Современная историческая психология как наука-образование и наука-исследование. Гуманитарность пришла в психологию не только как другой способ работы с научным материалом, но и как особенный метод. Обращение к тому, что недоступно прямому контакту, создало эффект превращения исследовательского материала в собеседника, а исследование превратило в диалогические отношения. Не просто человек стал исследовательским материалом психологии, но человек-собеседник. Это новая парадигма психологической науки, которая представляет себя исторической психологией за неимением лучшего названия.

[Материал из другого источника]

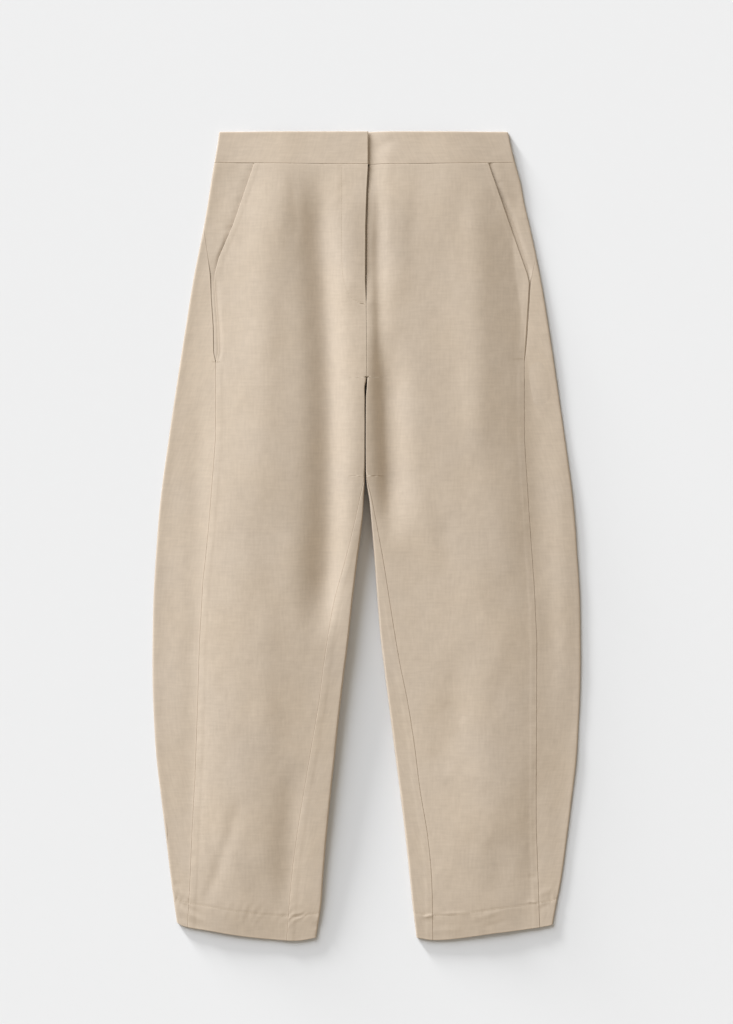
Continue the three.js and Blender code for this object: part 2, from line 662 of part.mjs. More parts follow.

Новая методологическая парадигма не ориентирована на строгую научную объективность, поскольку от собеседника не требуют фактологической достоверности; она не страдает научным монологизмом и непререкаемостью научного вывода, который стал еще более вероятностным. Обращение к «ненаучной» гуманитарности было для психологии не столько вынужденным, сколько закономерным, ведь она сама поневоле превратилась в историческое описание своих собственных исследовательских экспериментов, где каждый проведенный эксперимент безусловно вносил какой-то вклад в общее понимание некой психологической особенности человека, но собрать вместе которые науке не очень удавалось.

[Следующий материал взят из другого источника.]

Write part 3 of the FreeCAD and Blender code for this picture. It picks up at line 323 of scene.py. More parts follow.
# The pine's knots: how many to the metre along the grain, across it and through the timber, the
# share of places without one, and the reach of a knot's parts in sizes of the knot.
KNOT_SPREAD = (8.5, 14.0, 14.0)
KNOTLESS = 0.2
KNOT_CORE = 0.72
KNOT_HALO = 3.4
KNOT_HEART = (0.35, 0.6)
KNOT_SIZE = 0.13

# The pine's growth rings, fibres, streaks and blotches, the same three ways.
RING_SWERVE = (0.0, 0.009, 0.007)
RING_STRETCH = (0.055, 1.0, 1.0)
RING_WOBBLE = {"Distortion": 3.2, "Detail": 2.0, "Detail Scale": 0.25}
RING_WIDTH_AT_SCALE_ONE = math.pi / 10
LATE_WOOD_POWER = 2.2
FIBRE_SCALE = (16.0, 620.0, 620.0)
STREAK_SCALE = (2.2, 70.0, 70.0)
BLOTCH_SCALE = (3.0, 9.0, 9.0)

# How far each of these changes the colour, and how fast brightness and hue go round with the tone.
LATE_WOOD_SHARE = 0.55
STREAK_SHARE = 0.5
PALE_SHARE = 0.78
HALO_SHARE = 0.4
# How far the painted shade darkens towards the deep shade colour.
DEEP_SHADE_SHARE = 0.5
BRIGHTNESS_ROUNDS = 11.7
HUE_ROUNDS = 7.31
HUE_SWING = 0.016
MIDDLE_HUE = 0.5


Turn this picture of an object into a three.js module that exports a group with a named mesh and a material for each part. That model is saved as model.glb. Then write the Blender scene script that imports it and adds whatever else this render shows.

Известно, что наука – это прежде всего познание; познавать – это значит открывать неведомое. В гуманитарном познании это неведомое к тому же непостоянно и текуче, перерабатываются все время новые пласты опыта человеческого бытия, которое тоже не стоит на месте. Минимальное единство науки в такой ситуации обеспечивает только внутренне-рекомбинируемая целостность, которая возникает как «опыт проживания в культурных контекстах». Этот опыт возможен, поскольку знаки и символы текстов, с которыми имеет дело исследователь, могут быть истолкованы и как послания и как симптомы, которые прочитывает/отгадывает адресат. При этом на оформление понимания влияет не только текст, но и подтекст; последний указывает на «тайные законы жизни», если читателю удастся самому стать чувствующим и желающим существом, а не просто воспринимающим субъектом. Так возникает пространство истинного общения автора и читателя, исследуемого материала и исследователя. При этом самоопределение исследователя как «понимающего» опирается на мировоззренческую связность артефактов, логофактов и человекофактов (первое понимается как прикладная определенность описываемого; второе – как концептуально-понятийная определенность языка, на котором осуществляется описание, третье – как личностная и психическая определенность настроя, передаваемого автором и принимаемого читателем в тексте).